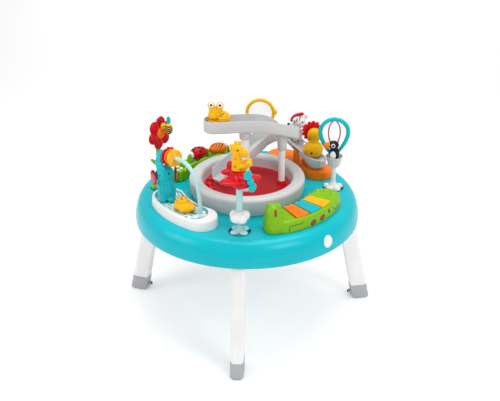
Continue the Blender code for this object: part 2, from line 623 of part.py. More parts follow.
# ---------------------------------------------------------------- elephant's tub
def build_tub():
    start, end = TUB_SPAN
    inner, outer = TUB_R[0] + TUB_WALL, TUB_R[1] - TUB_WALL
    tub = arc_block(TUB_R[0], TUB_R[1], start, end, DECK + GAP, 0.4620, round_end=0.052,
                    edge=0.004, steps=14, lean=0.003)
    hollow = arc_block(inner, outer, start + 2.9, end - 2.9, 0.4400, 0.4700,
                       round_end=0.041, edge=0.001, steps=14)
    node("tub", cut(tub, [hollow]), "white")
    deck = arc_block(inner + 0.0006, outer - 0.0006, start + 3.1, end - 3.1, 0.4403, WATER_Z,
                     round_end=0.0405, edge=0.001, steps=14)
    slot = arc_block(DUCK_R - 0.0038, DUCK_R + 0.0038, DUCK_AZIMUTH - 8.5, DUCK_AZIMUTH + 5.5,
                     0.4410, 0.4700, edge=0.0005, steps=8)
    x, y, _ = ARCH[0]
    foot_hole = rod((x, y, 0.4440), (x, y, 0.470), ARCH_R + 0.0012, segments=14)
    node("water_deck", cut(deck, [slot, foot_hole]), "turquoise")

    duck_at = polar(DUCK_R, DUCK_AZIMUTH, WATER_Z + 0.0120)
    turn = turn_z(DUCK_AZIMUTH)
    body = ball(duck_at, (0.0245, 0.0370, 0.0150), turn, 10, 7)
    hump = ball(duck_at + turn @ Vector((0.0, -0.013, 0.010)), (0.0215, 0.0260, 0.0150), turn, 10, 7)
    bill = ball(duck_at + turn @ Vector((0.004, 0.030, 0.008)), (0.0120, 0.0125, 0.0070), turn, 8, 5)
    tongue = block(duck_at + Vector((0, 0, -0.0135)), (0.0045, 0.0180, 0.0120), turn)
    floor = rod(duck_at + Vector((0, 0, -0.030)), duck_at + Vector((0, 0, -0.0116)), 0.06, segments=8)
    body = cut(combine(body, [hump, bill]), [floor])
    node("duck", combine(body, [tongue]), "yellow", pivot=duck_at)
    build_elephant()

    arch = tube(ARCH, ARCH_R, sides=10)
    foot = rod(Vector(ARCH[0]) + Vector((0, 0, -0.0085)), Vector(ARCH[0]) + Vector((0, 0, 0.003)),
               ARCH_R + 0.0006, segments=14)
    node("arch_stem", combine(arch, [foot]), "aqua")
    build_discs()


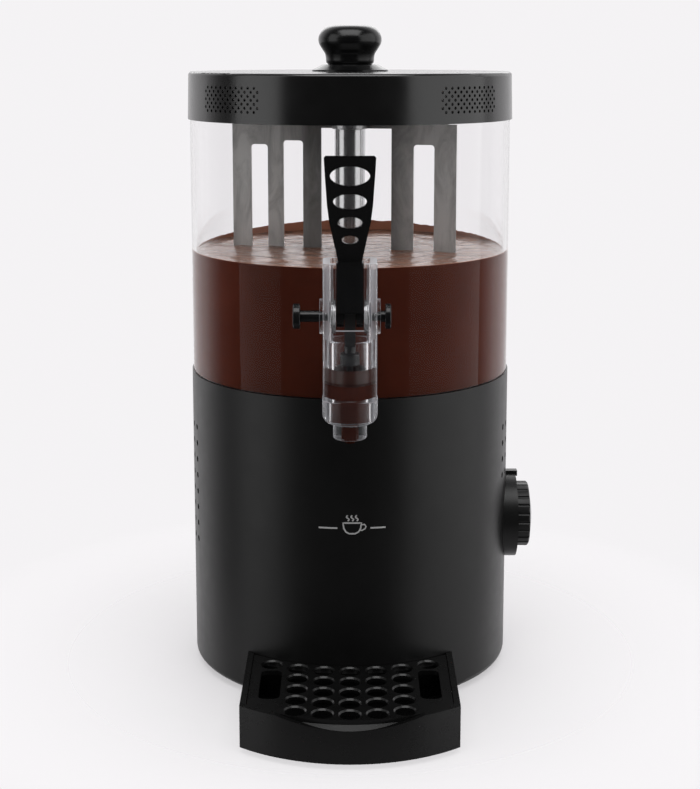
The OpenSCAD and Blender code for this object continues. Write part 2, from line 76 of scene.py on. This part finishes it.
# ---------------------------------------------------------------- materials
class M:
    """A small helper round one node material."""

    def __init__(self, name):
        self.m = bpy.data.materials.new(name)
        self.m.use_nodes = True
        self.t = self.m.node_tree
        self.n = self.t.nodes
        self.b = self.n["Principled BSDF"]
        self.out = self.n["Material Output"]
        self.co = self.n.new("ShaderNodeTexCoord").outputs["Object"]

    def link(self, a, b):
        self.t.links.new(a, b)

    def set(self, **kw):
        for k, v in kw.items():
            self.b.inputs[k.replace("_", " ")].default_value = v
        return self

    def noise(self, scale, detail=2.0, rough=0.5, distortion=0.0, vec=None):
        n = self.n.new("ShaderNodeTexNoise")
        n.inputs["Scale"].default_value = scale
        n.inputs["Detail"].default_value = detail
        n.inputs["Roughness"].default_value = rough
        n.inputs["Distortion"].default_value = distortion
        self.link(vec or self.co, n.inputs["Vector"])
        return n.outputs["Fac"]

    def mapping(self, scale=(1, 1, 1), rot=(0, 0, 0), loc=(0, 0, 0)):
        n = self.n.new("ShaderNodeMapping")
        n.inputs["Scale"].default_value = scale
        n.inputs["Rotation"].default_value = rot
        n.inputs["Location"].default_value = loc
        self.link(self.co, n.inputs["Vector"])
        return n.outputs["Vector"]

    def ramp(self, fac, stops):
        n = self.n.new("ShaderNodeValToRGB")
        e = n.color_ramp.elements
        while len(e) < len(stops):
            e.new(0.5)
        for el, (p, c) in zip(e, stops):
            el.position = p
            el.color = (c[0], c[1], c[2], 1) if isinstance(c, (tuple, list)) else (c, c, c, 1)
        self.link(fac, n.inputs["Fac"])
        return n.outputs["Color"]

    def math(self, op, a, b=None, c=None):
        n = self.n.new("ShaderNodeMath")
        n.operation = op
        for i, v in enumerate((a, b, c)):
            if v is None:
                continue
            if isinstance(v, (int, float)):
                n.inputs[i].default_value = v
            else:
                self.link(v, n.inputs[i])
        return n.outputs[0]

    def maprange(self, v, a, b, c, d):
        n = self.n.new("ShaderNodeMapRange")
        for i, x in zip((1, 2, 3, 4), (a, b, c, d)):
            n.inputs[i].default_value = x
        self.link(v, n.inputs[0])
        return n.outputs[0]

    def bump(self, height, strength=0.2, dist=0.0002, normal=None):
        n = self.n.new("ShaderNodeBump")
        n.inputs["Strength"].default_value = strength
        n.inputs["Distance"].default_value = dist
        self.link(height, n.inputs["Height"])
        if normal is not None:
            self.link(normal, n.inputs["Normal"])
        return n.outputs["Normal"]

    def xyz(self):
        n = self.n.new("ShaderNodeSeparateXYZ")
        self.link(self.co, n.inputs[0])
        return n.outputs


def plastic(name, col, rough=0.4, grain=2200, grain_s=0.15, var=0.04, spec=0.5, coat=0.0):
    m = M(name)
    m.set(Roughness=rough, Specular_IOR_Level=spec, Coat_Weight=coat, Coat_Roughness=0.08)
    big = m.noise(35, 4, 0.6)
    c2 = tuple(min(1, x * 1.2) for x in col)
    m.link(m.ramp(big, [(0.35, col), (0.7, c2)]), m.b.inputs["Base Color"])
    m.link(m.maprange(m.noise(90, 5, 0.65), 0.3, 0.75, rough - var, rough + var), m.b.inputs["Roughness"])
    m.link(m.bump(m.noise(grain, 2, 0.5), grain_s, 0.00008), m.b.inputs["Normal"])
    return m.m


def paint(name, col, rough, grain_s=0.25, spec=0.45):
    """Fine-textured stoved paint."""
    m = M(name)
    m.set(Roughness=rough, Specular_IOR_Level=spec)
    big = m.noise(14, 5, 0.6)
    c2 = tuple(x * 1.35 + 0.001 for x in col)
    m.link(m.ramp(big, [(0.3, col), (0.75, c2)]), m.b.inputs["Base Color"])
    m.link(m.maprange(m.noise(60, 6, 0.7), 0.3, 0.75, rough - 0.035, rough + 0.035), m.b.inputs["Roughness"])
    h = m.math("ADD", m.math("MULTIPLY", m.noise(2600, 2, 0.5), 0.7), m.math("MULTIPLY", m.noise(900, 2, 0.5), 0.3))
    m.link(m.bump(h, grain_s, 0.00006), m.b.inputs["Normal"])
    return m.m


def metal(name, col, rough, stretch=(1, 1, 1), grain=900, grain_s=0.1, var=0.08, aniso=0.0, stain=0.0):
    m = M(name)
    m.set(Metallic=1.0, Anisotropic=aniso)
    v = m.mapping(scale=stretch)
    g = m.noise(grain, 3, 0.6, vec=v)
    st = m.noise(26, 5, 0.7, distortion=0.6)
    dark = tuple(x * (1 - stain) for x in col)
    m.link(m.ramp(st, [(0.32, dark), (0.62, col)]), m.b.inputs["Base Color"])
    m.link(m.maprange(g, 0.25, 0.75, max(0.02, rough - var), rough + var), m.b.inputs["Roughness"])
    m.link(m.bump(g, grain_s, 0.00005), m.b.inputs["Normal"])
    return m.m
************
# [Requirement]
All entries shown above should be printed again exactly.

# [Correct answer]
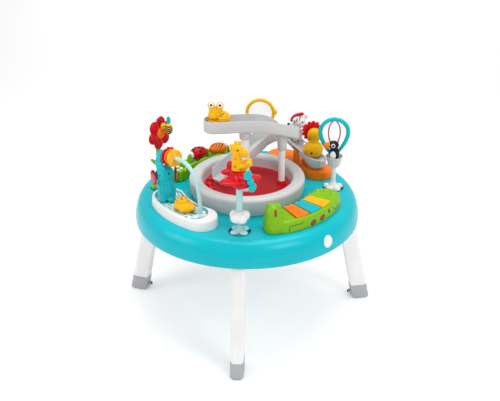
Continue the Blender code for this object: part 2, from line 623 of part.py. More parts follow.
# ---------------------------------------------------------------- elephant's tub
def build_tub():
    start, end = TUB_SPAN
    inner, outer = TUB_R[0] + TUB_WALL, TUB_R[1] - TUB_WALL
    tub = arc_block(TUB_R[0], TUB_R[1], start, end, DECK + GAP, 0.4620, round_end=0.052,
                    edge=0.004, steps=14, lean=0.003)
    hollow = arc_block(inner, outer, start + 2.9, end - 2.9, 0.4400, 0.4700,
                       round_end=0.041, edge=0.001, steps=14)
    node("tub", cut(tub, [hollow]), "white")
    deck = arc_block(inner + 0.0006, outer - 0.0006, start + 3.1, end - 3.1, 0.4403, WATER_Z,
                     round_end=0.0405, edge=0.001, steps=14)
    slot = arc_block(DUCK_R - 0.0038, DUCK_R + 0.0038, DUCK_AZIMUTH - 8.5, DUCK_AZIMUTH + 5.5,
                     0.4410, 0.4700, edge=0.0005, steps=8)
    x, y, _ = ARCH[0]
    foot_hole = rod((x, y, 0.4440), (x, y, 0.470), ARCH_R + 0.0012, segments=14)
    node("water_deck", cut(deck, [slot, foot_hole]), "turquoise")

    duck_at = polar(DUCK_R, DUCK_AZIMUTH, WATER_Z + 0.0120)
    turn = turn_z(DUCK_AZIMUTH)
    body = ball(duck_at, (0.0245, 0.0370, 0.0150), turn, 10, 7)
    hump = ball(duck_at + turn @ Vector((0.0, -0.013, 0.010)), (0.0215, 0.0260, 0.0150), turn, 10, 7)
    bill = ball(duck_at + turn @ Vector((0.004, 0.030, 0.008)), (0.0120, 0.0125, 0.0070), turn, 8, 5)
    tongue = block(duck_at + Vector((0, 0, -0.0135)), (0.0045, 0.0180, 0.0120), turn)
    floor = rod(duck_at + Vector((0, 0, -0.030)), duck_at + Vector((0, 0, -0.0116)), 0.06, segments=8)
    body = cut(combine(body, [hump, bill]), [floor])
    node("duck", combine(body, [tongue]), "yellow", pivot=duck_at)
    build_elephant()

    arch = tube(ARCH, ARCH_R, sides=10)
    foot = rod(Vector(ARCH[0]) + Vector((0, 0, -0.0085)), Vector(ARCH[0]) + Vector((0, 0, 0.003)),
               ARCH_R + 0.0006, segments=14)
    node("arch_stem", combine(arch, [foot]), "aqua")
    build_discs()


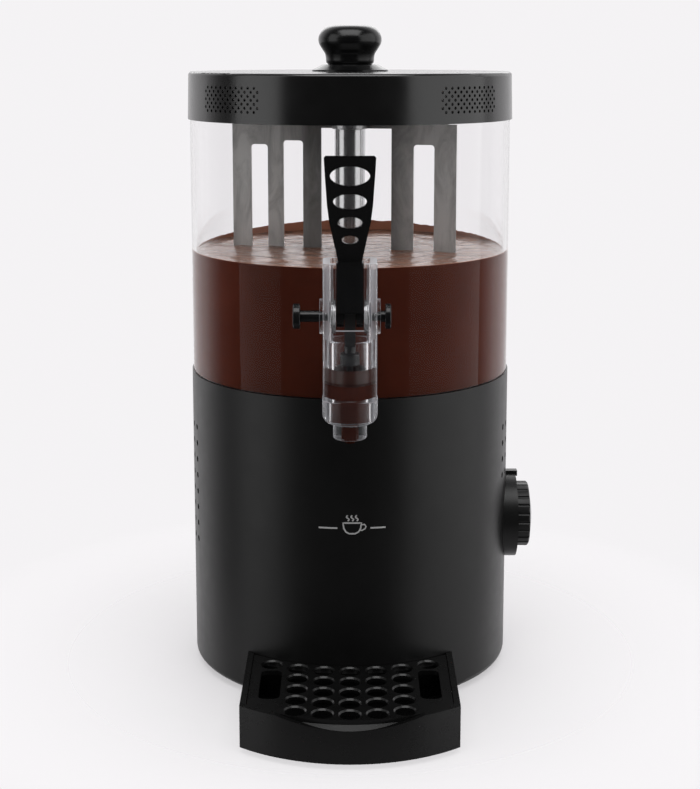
The OpenSCAD and Blender code for this object continues. Write part 2, from line 76 of scene.py on. This part finishes it.
# ---------------------------------------------------------------- materials
class M:
    """A small helper round one node material."""

    def __init__(self, name):
        self.m = bpy.data.materials.new(name)
        self.m.use_nodes = True
        self.t = self.m.node_tree
        self.n = self.t.nodes
        self.b = self.n["Principled BSDF"]
        self.out = self.n["Material Output"]
        self.co = self.n.new("ShaderNodeTexCoord").outputs["Object"]

    def link(self, a, b):
        self.t.links.new(a, b)

    def set(self, **kw):
        for k, v in kw.items():
            self.b.inputs[k.replace("_", " ")].default_value = v
        return self

    def noise(self, scale, detail=2.0, rough=0.5, distortion=0.0, vec=None):
        n = self.n.new("ShaderNodeTexNoise")
        n.inputs["Scale"].default_value = scale
        n.inputs["Detail"].default_value = detail
        n.inputs["Roughness"].default_value = rough
        n.inputs["Distortion"].default_value = distortion
        self.link(vec or self.co, n.inputs["Vector"])
        return n.outputs["Fac"]

    def mapping(self, scale=(1, 1, 1), rot=(0, 0, 0), loc=(0, 0, 0)):
        n = self.n.new("ShaderNodeMapping")
        n.inputs["Scale"].default_value = scale
        n.inputs["Rotation"].default_value = rot
        n.inputs["Location"].default_value = loc
        self.link(self.co, n.inputs["Vector"])
        return n.outputs["Vector"]

    def ramp(self, fac, stops):
        n = self.n.new("ShaderNodeValToRGB")
        e = n.color_ramp.elements
        while len(e) < len(stops):
            e.new(0.5)
        for el, (p, c) in zip(e, stops):
            el.position = p
            el.color = (c[0], c[1], c[2], 1) if isinstance(c, (tuple, list)) else (c, c, c, 1)
        self.link(fac, n.inputs["Fac"])
        return n.outputs["Color"]

    def math(self, op, a, b=None, c=None):
        n = self.n.new("ShaderNodeMath")
        n.operation = op
        for i, v in enumerate((a, b, c)):
            if v is None:
                continue
            if isinstance(v, (int, float)):
                n.inputs[i].default_value = v
            else:
                self.link(v, n.inputs[i])
        return n.outputs[0]

    def maprange(self, v, a, b, c, d):
        n = self.n.new("ShaderNodeMapRange")
        for i, x in zip((1, 2, 3, 4), (a, b, c, d)):
            n.inputs[i].default_value = x
        self.link(v, n.inputs[0])
        return n.outputs[0]

    def bump(self, height, strength=0.2, dist=0.0002, normal=None):
        n = self.n.new("ShaderNodeBump")
        n.inputs["Strength"].default_value = strength
        n.inputs["Distance"].default_value = dist
        self.link(height, n.inputs["Height"])
        if normal is not None:
            self.link(normal, n.inputs["Normal"])
        return n.outputs["Normal"]

    def xyz(self):
        n = self.n.new("ShaderNodeSeparateXYZ")
        self.link(self.co, n.inputs[0])
        return n.outputs


def plastic(name, col, rough=0.4, grain=2200, grain_s=0.15, var=0.04, spec=0.5, coat=0.0):
    m = M(name)
    m.set(Roughness=rough, Specular_IOR_Level=spec, Coat_Weight=coat, Coat_Roughness=0.08)
    big = m.noise(35, 4, 0.6)
    c2 = tuple(min(1, x * 1.2) for x in col)
    m.link(m.ramp(big, [(0.35, col), (0.7, c2)]), m.b.inputs["Base Color"])
    m.link(m.maprange(m.noise(90, 5, 0.65), 0.3, 0.75, rough - var, rough + var), m.b.inputs["Roughness"])
    m.link(m.bump(m.noise(grain, 2, 0.5), grain_s, 0.00008), m.b.inputs["Normal"])
    return m.m


def paint(name, col, rough, grain_s=0.25, spec=0.45):
    """Fine-textured stoved paint."""
    m = M(name)
    m.set(Roughness=rough, Specular_IOR_Level=spec)
    big = m.noise(14, 5, 0.6)
    c2 = tuple(x * 1.35 + 0.001 for x in col)
    m.link(m.ramp(big, [(0.3, col), (0.75, c2)]), m.b.inputs["Base Color"])
    m.link(m.maprange(m.noise(60, 6, 0.7), 0.3, 0.75, rough - 0.035, rough + 0.035), m.b.inputs["Roughness"])
    h = m.math("ADD", m.math("MULTIPLY", m.noise(2600, 2, 0.5), 0.7), m.math("MULTIPLY", m.noise(900, 2, 0.5), 0.3))
    m.link(m.bump(h, grain_s, 0.00006), m.b.inputs["Normal"])
    return m.m


def metal(name, col, rough, stretch=(1, 1, 1), grain=900, grain_s=0.1, var=0.08, aniso=0.0, stain=0.0):
    m = M(name)
    m.set(Metallic=1.0, Anisotropic=aniso)
    v = m.mapping(scale=stretch)
    g = m.noise(grain, 3, 0.6, vec=v)
    st = m.noise(26, 5, 0.7, distortion=0.6)
    dark = tuple(x * (1 - stain) for x in col)
    m.link(m.ramp(st, [(0.32, dark), (0.62, col)]), m.b.inputs["Base Color"])
    m.link(m.maprange(g, 0.25, 0.75, max(0.02, rough - var), rough + var), m.b.inputs["Roughness"])
    m.link(m.bump(g, grain_s, 0.00005), m.b.inputs["Normal"])
    return m.m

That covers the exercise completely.